▼▼▼
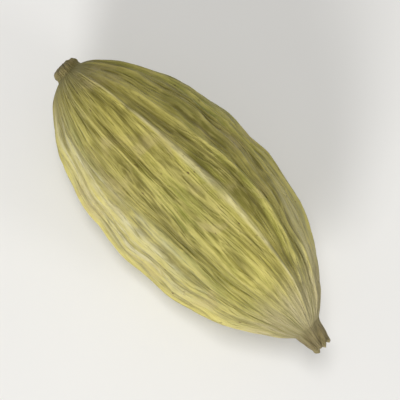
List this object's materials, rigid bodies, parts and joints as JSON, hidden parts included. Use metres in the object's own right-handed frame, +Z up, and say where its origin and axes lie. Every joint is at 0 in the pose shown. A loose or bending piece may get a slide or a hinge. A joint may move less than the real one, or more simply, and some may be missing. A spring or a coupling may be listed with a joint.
{
  "type": "green cardamom pod",
  "caption": "Dried green cardamom pod: a ribbed three-sided husk with its stalk stub and its beak, lying on one flat side.",
  "frame": {"origin": "on the surface that the pod lies on, under the middle of its bounding box", "axes": "+X along the pod from its stalk stub to its beak, +Z up, with one corner of the husk on top and one flat side below"},
  "size_m": [0.0172, 0.0078, 0.0072],
  "materials": {
    "husk": "satin"
  },
  "bodies": {
    "root": {"cardamom_pod": "husk"}
  },
  "joints": []
}
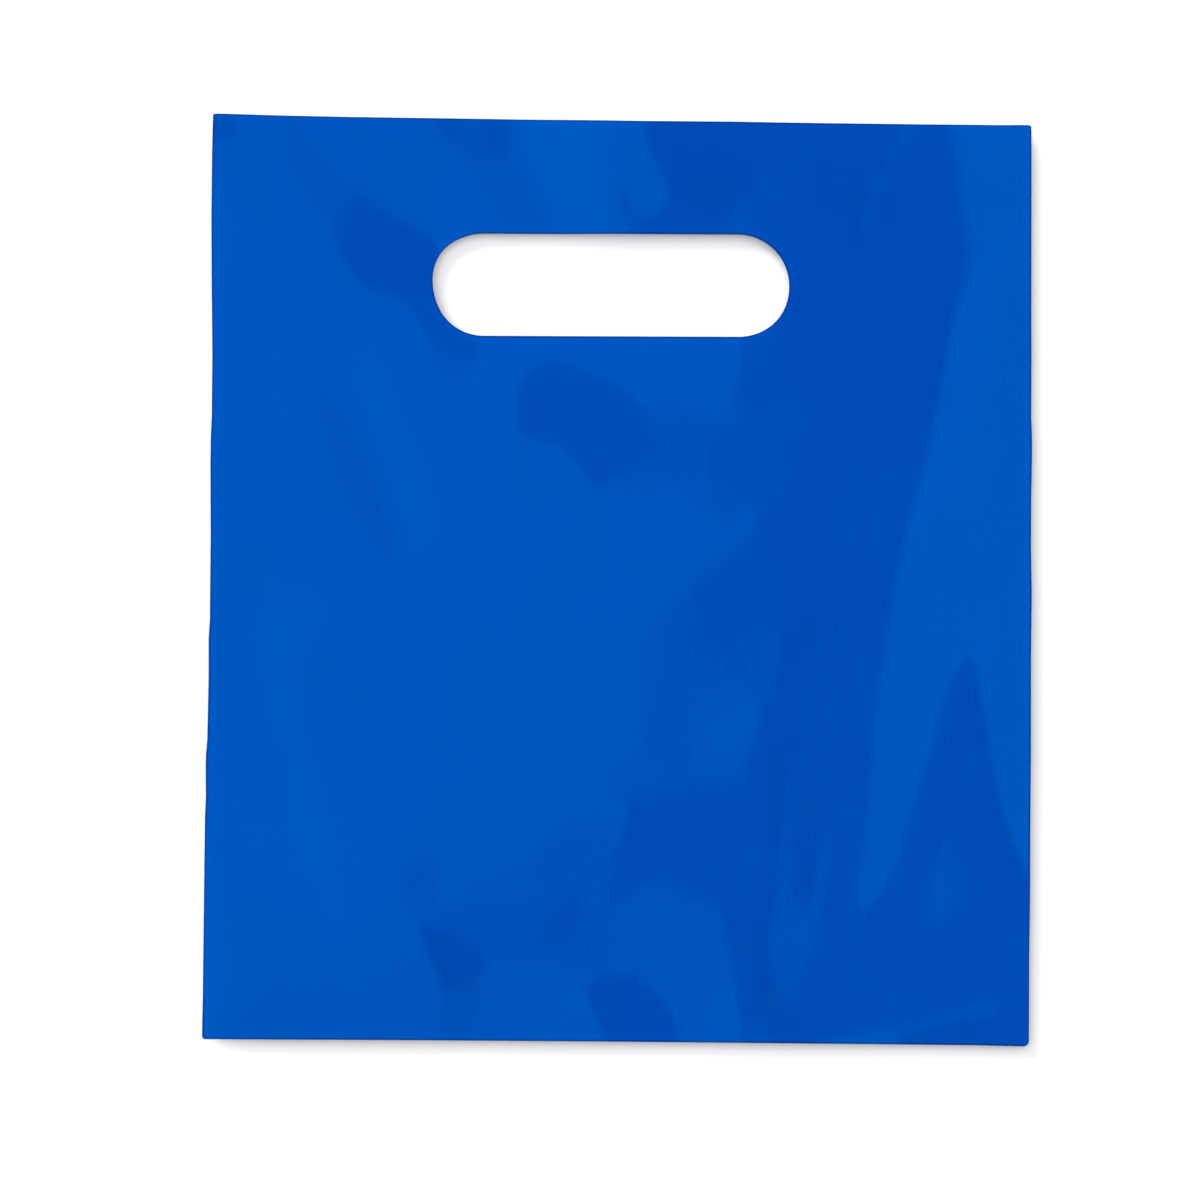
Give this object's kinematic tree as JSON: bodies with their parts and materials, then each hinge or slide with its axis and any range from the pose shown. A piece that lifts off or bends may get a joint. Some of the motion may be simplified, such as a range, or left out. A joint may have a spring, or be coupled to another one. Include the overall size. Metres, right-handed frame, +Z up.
{
  "type": "plastic carrier bag",
  "caption": "Small flat carrier bag of thin glossy blue film, side-welded and open at the top, with a punched hand slot, lying on its back.",
  "frame": {"origin": "middle of the bag's outline, on the surface that it lies on", "axes": "+Z up from the surface, +Y from the bottom fold towards the mouth, +X to the right as seen from above"},
  "size_m": [0.204, 0.2286, 0.0053],
  "materials": {
    "film": "glossy opaque polyethylene film"
  },
  "bodies": {
    "root": {"bag": "film"}
  },
  "joints": []
}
▲▲▲
[Aim]: Return nothing except the number of lines that include the string "JSON".

[Answer to the task]: 2